From that day forth, he would go to the court every day, and dribble, shoot, and dunk the ball until he was exhausted. He practiced his ball-handling and dribbling. He ran and ran until he couldn’t move anymore, all out of exasperation that he was never, ever, allowed to play.
Whenever his relatives, especially some of his mother’s brothers, paid a visit, his mom would blather on and on about JEE preparation and which IIT (1) he was going to join. His uncles, all tall men of 6’2 and 6’3 (188 cm and 191 cm respectively) would then ramble about their kids and how they were successful in the IITs and NITs (2). This would rile up Lokesh’s parents even more and they would force him to study longer hours.

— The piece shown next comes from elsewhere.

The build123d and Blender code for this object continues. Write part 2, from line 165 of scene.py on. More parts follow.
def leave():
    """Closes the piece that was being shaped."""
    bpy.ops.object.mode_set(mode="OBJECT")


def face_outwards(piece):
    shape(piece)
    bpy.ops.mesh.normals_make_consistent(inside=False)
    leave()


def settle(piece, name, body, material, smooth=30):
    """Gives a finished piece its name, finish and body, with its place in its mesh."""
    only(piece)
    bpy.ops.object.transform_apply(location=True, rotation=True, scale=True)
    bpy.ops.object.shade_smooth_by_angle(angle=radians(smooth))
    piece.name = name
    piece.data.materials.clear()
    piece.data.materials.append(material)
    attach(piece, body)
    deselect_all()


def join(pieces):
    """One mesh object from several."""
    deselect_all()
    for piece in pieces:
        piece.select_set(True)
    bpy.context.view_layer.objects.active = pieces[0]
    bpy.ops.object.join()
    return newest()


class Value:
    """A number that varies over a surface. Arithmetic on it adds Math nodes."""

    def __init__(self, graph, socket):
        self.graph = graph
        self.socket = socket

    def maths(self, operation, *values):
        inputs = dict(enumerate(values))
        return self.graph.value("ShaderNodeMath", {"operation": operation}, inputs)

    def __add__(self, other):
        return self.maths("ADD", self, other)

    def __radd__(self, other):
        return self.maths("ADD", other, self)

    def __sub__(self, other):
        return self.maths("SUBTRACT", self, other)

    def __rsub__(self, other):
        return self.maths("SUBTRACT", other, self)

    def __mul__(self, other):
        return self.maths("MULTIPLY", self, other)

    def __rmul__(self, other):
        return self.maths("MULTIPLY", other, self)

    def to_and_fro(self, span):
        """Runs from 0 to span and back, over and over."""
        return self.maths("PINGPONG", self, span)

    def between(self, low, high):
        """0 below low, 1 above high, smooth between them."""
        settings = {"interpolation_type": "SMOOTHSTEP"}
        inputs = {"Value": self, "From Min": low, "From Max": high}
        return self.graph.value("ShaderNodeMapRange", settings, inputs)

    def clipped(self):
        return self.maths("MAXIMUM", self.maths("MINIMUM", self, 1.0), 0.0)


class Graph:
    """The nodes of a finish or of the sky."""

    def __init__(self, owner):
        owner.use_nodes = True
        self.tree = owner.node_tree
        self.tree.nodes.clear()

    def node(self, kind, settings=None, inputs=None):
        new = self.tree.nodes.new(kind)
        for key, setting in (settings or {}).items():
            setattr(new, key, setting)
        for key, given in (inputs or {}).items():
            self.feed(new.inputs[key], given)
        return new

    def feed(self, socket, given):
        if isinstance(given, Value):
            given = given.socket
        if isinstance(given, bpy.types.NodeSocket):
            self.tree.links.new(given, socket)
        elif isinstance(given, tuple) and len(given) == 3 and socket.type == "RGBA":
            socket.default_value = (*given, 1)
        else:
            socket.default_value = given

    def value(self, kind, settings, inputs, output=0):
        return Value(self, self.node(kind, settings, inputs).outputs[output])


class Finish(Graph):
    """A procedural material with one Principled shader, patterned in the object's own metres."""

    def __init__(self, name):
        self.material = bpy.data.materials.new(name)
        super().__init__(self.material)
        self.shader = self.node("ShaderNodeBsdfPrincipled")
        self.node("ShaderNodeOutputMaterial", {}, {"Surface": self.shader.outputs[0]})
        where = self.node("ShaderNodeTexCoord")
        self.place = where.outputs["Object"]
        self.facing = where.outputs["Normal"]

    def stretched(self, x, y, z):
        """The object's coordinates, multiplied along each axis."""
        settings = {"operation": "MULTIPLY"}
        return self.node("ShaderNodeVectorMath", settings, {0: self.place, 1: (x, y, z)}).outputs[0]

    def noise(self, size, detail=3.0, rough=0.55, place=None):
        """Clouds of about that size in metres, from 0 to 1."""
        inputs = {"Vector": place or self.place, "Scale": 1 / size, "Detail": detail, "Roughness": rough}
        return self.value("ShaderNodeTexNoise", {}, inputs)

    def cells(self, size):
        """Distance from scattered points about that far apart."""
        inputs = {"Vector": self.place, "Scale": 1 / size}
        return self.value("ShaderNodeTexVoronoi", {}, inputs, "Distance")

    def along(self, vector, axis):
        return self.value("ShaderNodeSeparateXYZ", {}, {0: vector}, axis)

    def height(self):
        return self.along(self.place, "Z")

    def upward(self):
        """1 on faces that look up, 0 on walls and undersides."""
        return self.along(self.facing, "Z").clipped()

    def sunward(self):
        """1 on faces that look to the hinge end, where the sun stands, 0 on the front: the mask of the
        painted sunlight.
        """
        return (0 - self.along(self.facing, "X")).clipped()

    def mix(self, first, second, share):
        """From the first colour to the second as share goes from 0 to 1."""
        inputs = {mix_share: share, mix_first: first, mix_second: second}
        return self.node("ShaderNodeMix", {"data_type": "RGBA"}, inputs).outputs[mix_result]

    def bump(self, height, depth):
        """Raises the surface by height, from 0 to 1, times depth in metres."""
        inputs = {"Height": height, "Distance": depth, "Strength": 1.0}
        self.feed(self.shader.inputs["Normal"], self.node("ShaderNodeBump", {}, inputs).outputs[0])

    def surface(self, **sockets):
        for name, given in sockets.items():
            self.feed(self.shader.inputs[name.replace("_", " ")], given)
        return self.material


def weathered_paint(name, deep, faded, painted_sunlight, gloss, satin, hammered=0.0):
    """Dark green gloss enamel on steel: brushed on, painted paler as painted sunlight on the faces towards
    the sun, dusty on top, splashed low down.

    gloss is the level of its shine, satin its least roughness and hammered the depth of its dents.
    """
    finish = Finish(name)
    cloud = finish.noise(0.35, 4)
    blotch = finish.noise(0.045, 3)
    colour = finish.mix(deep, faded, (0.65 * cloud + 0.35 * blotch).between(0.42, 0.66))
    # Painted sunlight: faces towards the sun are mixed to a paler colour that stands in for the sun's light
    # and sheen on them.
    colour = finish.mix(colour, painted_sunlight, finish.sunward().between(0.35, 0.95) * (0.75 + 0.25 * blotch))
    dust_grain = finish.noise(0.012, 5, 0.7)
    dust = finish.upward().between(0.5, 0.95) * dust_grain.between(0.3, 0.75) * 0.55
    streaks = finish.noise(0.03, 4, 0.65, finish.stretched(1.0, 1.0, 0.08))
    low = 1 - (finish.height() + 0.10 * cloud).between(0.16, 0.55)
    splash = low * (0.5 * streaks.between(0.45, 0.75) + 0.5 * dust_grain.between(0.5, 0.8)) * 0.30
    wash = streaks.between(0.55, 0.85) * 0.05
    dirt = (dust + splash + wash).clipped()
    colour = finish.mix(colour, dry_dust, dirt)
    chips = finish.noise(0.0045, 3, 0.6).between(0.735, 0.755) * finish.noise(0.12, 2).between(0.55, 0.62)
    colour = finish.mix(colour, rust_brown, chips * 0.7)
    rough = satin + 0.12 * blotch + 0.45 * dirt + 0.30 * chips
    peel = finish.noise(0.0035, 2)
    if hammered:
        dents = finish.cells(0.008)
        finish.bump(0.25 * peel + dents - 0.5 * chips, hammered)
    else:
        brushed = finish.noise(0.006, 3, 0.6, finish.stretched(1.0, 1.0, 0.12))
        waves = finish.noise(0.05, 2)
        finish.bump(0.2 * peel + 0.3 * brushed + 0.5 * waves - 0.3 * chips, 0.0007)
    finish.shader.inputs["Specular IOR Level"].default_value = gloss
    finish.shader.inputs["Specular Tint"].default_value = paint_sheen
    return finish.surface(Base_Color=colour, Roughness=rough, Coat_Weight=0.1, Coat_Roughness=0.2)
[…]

Lokesh hated every moment of his life.
India’s extremely toxic academic culture was killing him.
As his second and final year of Senior Secondary (PUC) School came, Lokesh’s continuous tirades on his local court had slowly transformed him into an athletic young man. He was now faster and more physically fit. He wasn’t very strong, but was fit and had seemingly limitless stamina. He had also grown slightly taller, and now stood at about 5’11 (181 cm).
As his exams slowly drew nearer, all basketball activities stopped, including his benchwarmer role on the BPUC Basketball team. But, the team had helped him. He’d received enough attendance to be allowed to write his exams.
Lokesh heaved a sigh of relief.
His board exams were an unqualified disaster. Mathematics, once again, was the worst. Lokesh nearly cried as he filled the answer sheets. The other important subjects such as Physics, Chemistry, and Computer Science were about average. But nowhere near good enough. His languages such as English and Hindi were decent. “I guess I’ll pass!” thought Lokesh happily.
But finally, the dreaded day arrived.
A nightmarish day for ninety nine thousand Indian engineering aspirants.
The day of JEE-Mains.
Lokesh sat in front of his PC to give his exam. As time went on, it became extremely clear to him that he didn’t even know one answer in the entire test. He started to panic, imagining his father’s furious face and his mother’s crying face.
A bell rang, signaling the end of the exam.
“Time’s up!” yelled an invigilator. “Please hit the submit button and sign your names on this paper. Once you’re done, leave the hall in an orderly fashion!”
The students who finished their exam came out in hordes, lumbering like zombies. It had been a long, long, day. Months of preparation, hours of studying, and two years of pure torture were finally over.
The JEE-Mains Exam had concluded.
And Lokesh’s hopes of cracking the JEE exam had been officially desecrated.
He hadn’t answered a single question in the entire test.
1. IIT: Indian Institute of Technology: One of the finest institutions for engineering in India, if not THE finest.
2. NIT: National Institute of Technology: Another set of institutions for engineering in India. Very high-ranked college, but considered to be slightly inferior to the IITs.